About the saya, it's isn't something I meant to buy, or I would have bought otherwise, but it's pretty nice thing to have!


----------



## chinacats (Sep 20, 2013)

you could always start with a king 1k/6k as it has been a very good beginner water stone for many around these parts...it probably costs about the same as the 1k


----------



## panda (Sep 20, 2013)

get a fujiwara fkm and a king 1000, call it a day.


----------



## scotchef38 (Sep 20, 2013)

I just received a Masamoto 270mm stainless in the mail.It was bought through ebay and wasnt advertised as a Masamoto but i recognised the Kanji.I dont know what steel it is made from ,but it has a western grind,i.e. quite thick on the spine but it is quite thin on the edge.It was $60 AUD inclusive of postage so I couldnt resist.Havent used it yet but it looks ok.I dont know how to post a link to an ebay item or i would.If someone can tell me how i will be happy to share.


----------



## James (Sep 20, 2013)

Tanaka gin3 and vg10 are pretty decent from what I've read.


----------



## Pdksays (Sep 21, 2013)

Gesshin uraku stainless 210 or 240 wa-gyuto, I bought the 240 and it's my workhorse, it's $35 more than you want to spend but it's a great knife, nice edge retention, sharpens well, and super thin behind the edge.


----------



## guyskr (Sep 22, 2013)

I know someone who have this kind of shaper: http://www.amazon.com/dp/B00005OL3L/?tag=skimlinks_replacement-20
I saw that Mac is the manufacturer, so is this sharper good enough for Japanese knifes?


----------



## guyskr (Sep 23, 2013)

bump


----------



## harlock0083 (Sep 23, 2013)

guyskr said:


> bump



Well it depends on what you mean by good enough.

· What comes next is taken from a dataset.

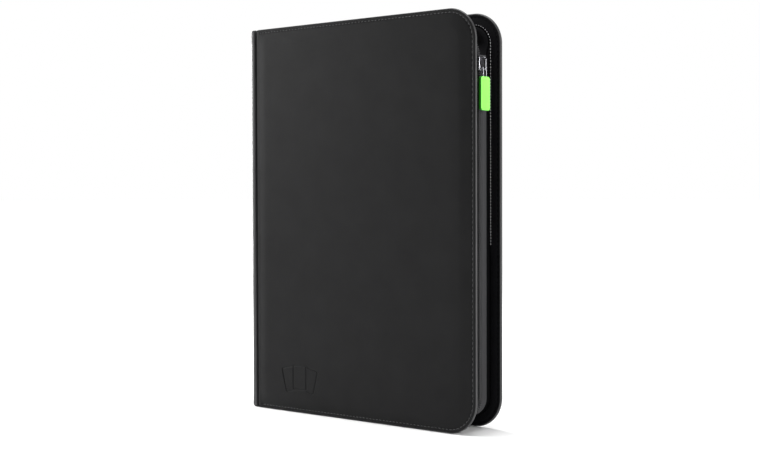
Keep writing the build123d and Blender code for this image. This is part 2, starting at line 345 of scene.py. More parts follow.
def add_node(tree, kind, output, **values):
    """The output of a new node."""
    node = tree.nodes.new("ShaderNode" + kind)
    fill_sockets(node, **values)
    return node.outputs[output]


class Nodes:
    """A new material with one Principled shader, and short ways to add texture nodes to it."""

    def __init__(self, name, color, roughness, **values):
        self.material = bpy.data.materials.new(name)
        self.material.use_nodes = True
        self.bsdf = self.material.node_tree.nodes["Principled BSDF"]
        self.add = partial(add_node, self.material.node_tree)
        self.place = self.add("TexCoord", "Object")
        fill_sockets(self.bsdf, Base_Color=(*color, 1), Roughness=roughness, **values)

    def noise(self, scale, detail=3.0, roughness=0.55):
        return self.add("TexNoise", "Fac", Scale=scale, Detail=detail, Roughness=roughness, Vector=self.place)

    def waves(self, period, direction, distortion=0.0):
        """Ridges a period apart along X, Y, Z or DIAGONAL."""
        scale = math.pi / 10 / period
        ridges = self.add("TexWave", "Fac", Scale=scale, Distortion=distortion, Detail=1.0, Vector=self.place)
        ridges.node.bands_direction = direction
        return ridges

    def math(self, operation, a, b):
        result = self.add("Math", "Value")
        result.node.operation = operation
        for value, socket in zip((a, b), result.node.inputs):
            self.material.node_tree.links.new(value, socket)
        return result

    def shades(self, fac, color, low, high, start=0.3, end=0.7):
        """A colour that goes from low to high times the given one with fac."""
        shade = self.add("ValToRGB", "Color", Fac=fac)
        ramp = shade.node.color_ramp.elements
        for element, position, factor in ((ramp[0], start, low), (ramp[1], end, high)):
            element.position = position
            element.color = (*(c * factor for c in color), 1)
        return shade

    def spread(self, fac, low, high):
        """A number that goes from low to high with fac."""
        return self.add("MapRange", "Result", Value=fac, To_Min=low, To_Max=high)

    def bump(self, height, distance, strength=1.0, **under):
        return self.add("Bump", "Normal", Height=height, Distance=distance, Strength=strength, **under)

    def finish(self, **outputs):
        """The material, after its shader's sockets have been linked."""
        fill_sockets(self.bsdf, **outputs)
        return self.material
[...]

If you're going to spend 40 bucks on that sharpener you're better off getting a combo stone.


----------



## guyskr (Sep 23, 2013)

I know someone who have one of those, so it wouldn't cost me a dime.
This sharpener will give me good results?


----------



## Dusty (Sep 23, 2013)

There are big advantages to freehand sharpening on waterstones. A minosharp will sharpen the edge of the knife - albeit poorly. Sharpening freehand on waterstones allows you to slowly thin your knife with each sharpening, to maintain the knifes geometry. A knifes geometry is the single biggest contributing factor to a knifes performance, after repeated sharpenings with the minosharp, the edge will be substantially thicker and the knife won't cut as well as it did when it was new.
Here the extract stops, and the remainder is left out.